Mittwoch, 31. Juli 2024

Landbote


Heute vor hundertneunzig Jahren wurde im Großherzogtum Hessen-Darmstadt heimlich eine achtseitige Flugschrift namens Der Hessische Landbote verteilt. Eine revolutionäre Schrift mit dem Titel Friede den Hütten! Krieg den Pallästen! Der anonyme Autor war einundzwanzig Jahre alt. Er hatte noch drei Jahre zu leben. In der Zeit schrieb er eine Doktorarbeit, drei Theaterstücke und eine Erzählung. Und übersetzte zwei Dramen von Victor Hugo. Was kann man im Leben mehr erreichen? Ich rede natürlich von Georg Büchner, der hier schon einen Post hat. Das Projekt Gutenberg hat dankenswerterweise seine Texte. Wenn Sie den ganzen Büchner in Buchform haben wollen, dann empfiehlt sich Werke und Briefe vom Hanser Verlag (1980), die sogenannte Münchener Ausgabe. Das Buch gibt es auch als dtv Taschenbuch. Ist inzwischen in der 18. Auflage. Das heißt, Büchner wird immer noch gelesen. Ich habe die Dramen 1962 gelesen, das weiß ich, weil ich mir damals alles aufschrieb, was ich gelesen hatte. Das Stück Leonce und Lena kannte ich schon vorher, weil unsere Schultheater Gruppe es aufgeführt hatte. Ich hatte eine kleine Nebenrolle als Staatsrat, aber eigentlich war ich Regieassistent und Souffleur. Ich kann heute immer noch große Teile des Stückes auswendig. Was ich von Büchner las, war mein eigener persönlicher Büchner, davon war ich überzeugt. Ich war neunzehn.
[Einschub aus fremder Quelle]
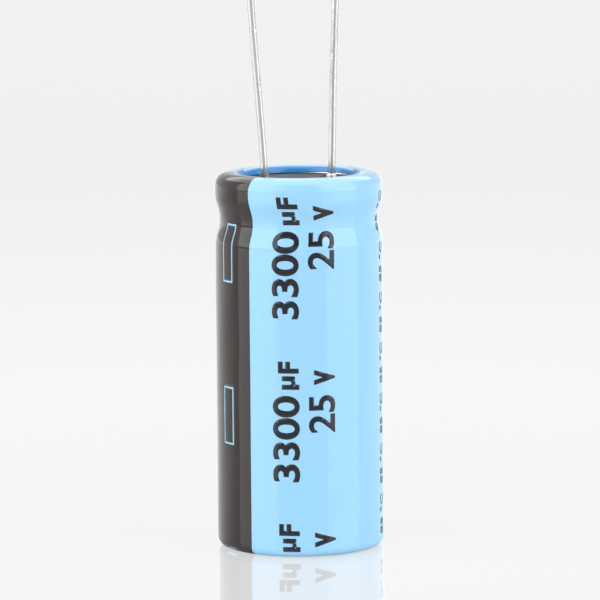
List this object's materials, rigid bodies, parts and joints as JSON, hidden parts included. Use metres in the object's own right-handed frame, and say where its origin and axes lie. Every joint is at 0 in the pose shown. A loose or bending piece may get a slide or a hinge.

Besser als die Texte des Projekts Gutenberg sind die Texte, die wir in dem Georg Büchner Portal finden können. Das ist eine ganz wunderbare Seite, auf der man alles zu Büchner finden kann. Über sein Leben wissen wir beinahe alles, wie er ausgesehen hat, wissen wir nicht wirklich. Vielleicht ist dies hier von all den Bildern das genaueste. Büchners Werk hat immer wieder Interpretationen erfahren. Die Germanisten des Kaiserreichs wollten das Revolutionäre aus den Texten nehmen und sahen Büchner als einen Romantiker oder einen Vertreter des Biedermeier. Die Büchner Interpreten des Dritten Reichs wollten ihn für ihre Ideologie vereinnahmen, so wie sie das schon mit Hölderlin oder Caspar David Friedrich getan hatten. Alles das kann man nachlesen in dem von Wolfgang Martens herausgegebenen Band Georg Büchner in der Reihe Wege der Forschung der Wissenschaftlichen Buchgesellschaft. Kann man bei amazon für 2,92€ bekommen. Ich habe dafür noch sechs Mark bei Eschenburg bezahlt. Es gibt offenbar einen Büchner für verschiedene Epochen, wo man ihn anders versteht. Aber im Juli 1834, da hat ihn schon jeder Leser des Landboten verstanden. Die Obrigkeit auch, die die Verfasser verfolgt. Büchner flieht nach Straßburg, die Mitverschwörer werden verhaftet.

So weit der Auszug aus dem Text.